Of course my books have also guided me to a very interesting future all thanks to HG Wells and his book 'Time Machine'. It is amazing sometimes when I look back and think how much I have learned from 'mere' fiction. 'Great Expectations' by Charles Dickens, Shakespeare at his philosophical best and very recently a Chetan Bhagat novel called 'Five point Someone' have taken my age somewhat beyond what I could have achieved by simple experience. As a law student John Grisham and his pieces of legal fiction have also held my mind captive. They truly provide you a good insight into not only the legal system but also into the minds of the smart legal brains.
Books are most certainly a man's best friend. A 'good' book is perhaps much more than even the 'bestest' of friends. I remember this short story by Anton Chekhov called 'The bet' which also had an interesting literature dedicated to books and reading. In the story a man who had spent 20 years in solitary confinement used most of his time reading and losing himself in the books. Somewhat like when I started reading and got lost in the books myself! At the end he despises currency to the tune of 2 million pounds. Well I don't quite want anybody to despise any wealth that he may rightfully get but I don't want anybody to miss out also, on a companion that can actually teach you to despise that wealth. Lord Bacon had said, "Reading maketh a full man". I tend to believe in the same.
You know, in earlier times a man with more experience and age was assumed to have wisdom. Today the only reason why grandsons come out chirping with arguments and bubbling with correctness is because of the access to knowledge. I wonder what kind of a kid would like to stay back missing out on a knowledge that is today so freely available, and keep living a life of ignorance. The specimen in question: Newspapers! They have been my 'first love'. Hmm! Maybe I'll regret having said this when I get married later on, but for now life would be so very hollow without those glorious, informative and thoroughly entertaining sheets of paper. Me and my dad can be usually found quibbling over the morning newspaper. Well what am I supposed to do, he takes it all the way to his wretched office! Anyways without a daily dose of my knowledge I always feel something big has happened somewhere and I am just missing out on the all the hype. I can also promise you that the general awareness that these newspapers (I mean a good one - my favorite being the "The Times of India") offer you at you, it will only help you in facing the world ahead with a much stronger ammunition backup. Many competitive exams have an important thrust on GK, and this is your chance to beat it.

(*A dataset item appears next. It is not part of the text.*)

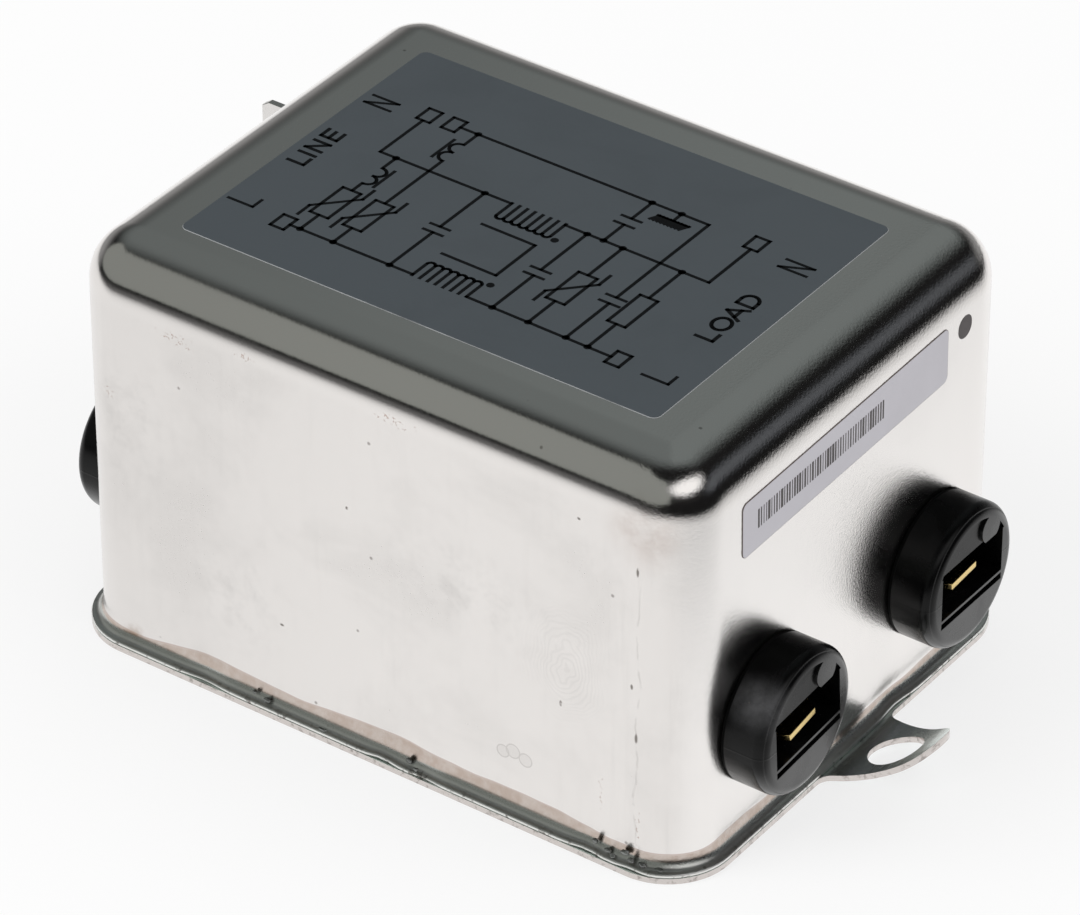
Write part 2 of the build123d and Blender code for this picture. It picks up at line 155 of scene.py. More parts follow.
def feed(tree, node, **sockets):
    """Sets or links a node's inputs by name or index."""
    for key, value in sockets.items():
        numbered = key[0] == "i" and key[1:].isdigit()
        socket = node.inputs[int(key[1:]) if numbered else key.replace("_", " ")]
        if isinstance(value, bpy.types.NodeSocket):
            tree.links.new(value, socket)
        else:
            socket.default_value = value
    return node


def put(tree, kind, settings=None, **sockets):
    """Adds a node, sets its properties, and sets or links its inputs."""
    node = tree.nodes.new(kind)
    for key, value in (settings or {}).items():
        setattr(node, key, value)
    return feed(tree, node, **sockets)


def axes(tree, vector):
    """A vector's values, to be picked as X, Y and Z."""
    return put(tree, "ShaderNodeSeparateXYZ", Vector=vector).outputs


def maths(tree, operation, first, second=0.0):
    """One Math node; returns its value."""
    return put(tree, "ShaderNodeMath", {"operation": operation}, i0=first, i1=second).outputs[0]


def times(tree, first, *others):
    """The product of its values, with a Math node for each step."""
    for other in others:
        first = maths(tree, "MULTIPLY", first, other)
    return first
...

Now, more than any other piece of literature that I ever clipped on to, Thomas Hobbes and his work 'Leviathan' has taught me the most. In this treatise he thoroughly analyses the nature of man, he dissects the need for law and portrays a deep societal understanding. Philosophy has always been very close to my heart. I guess, everyone of you has heard of Marx, Karl Marx. Yeah right, Marxism, Marxist ideology et al. But do you really understand what it is.
Lets do it 'Mastercard' style...Hearing about a thinker: 2nd grade of school. Knowing something about him: 10th grade! Really understanding the infinite literatures: Priceless and timeless! Our great thinkers and philosophers of the past have left us such a vast and priceless volume of literature that can enlighten whoever is touched by them. Being a law student I was probably pushed into reading all about it in my political science course, but having read about them... Am I lucky or Am I Lucky! I am so glad I was ever pushed there. I may be so wrong in my feeling but I do feel that through my books perhaps I am one more step closer to understanding 'man'. Or perhaps in the words of William Wordsworth, "What man has made of man."
So pick up the habit...I mean what can possibly stop you from reading! Every night even if you stay at home you can learn something or the other. So before you say good night to yourself make sure you say good night to ignorance and boredom...Why? Because books tend to be serial killers of both!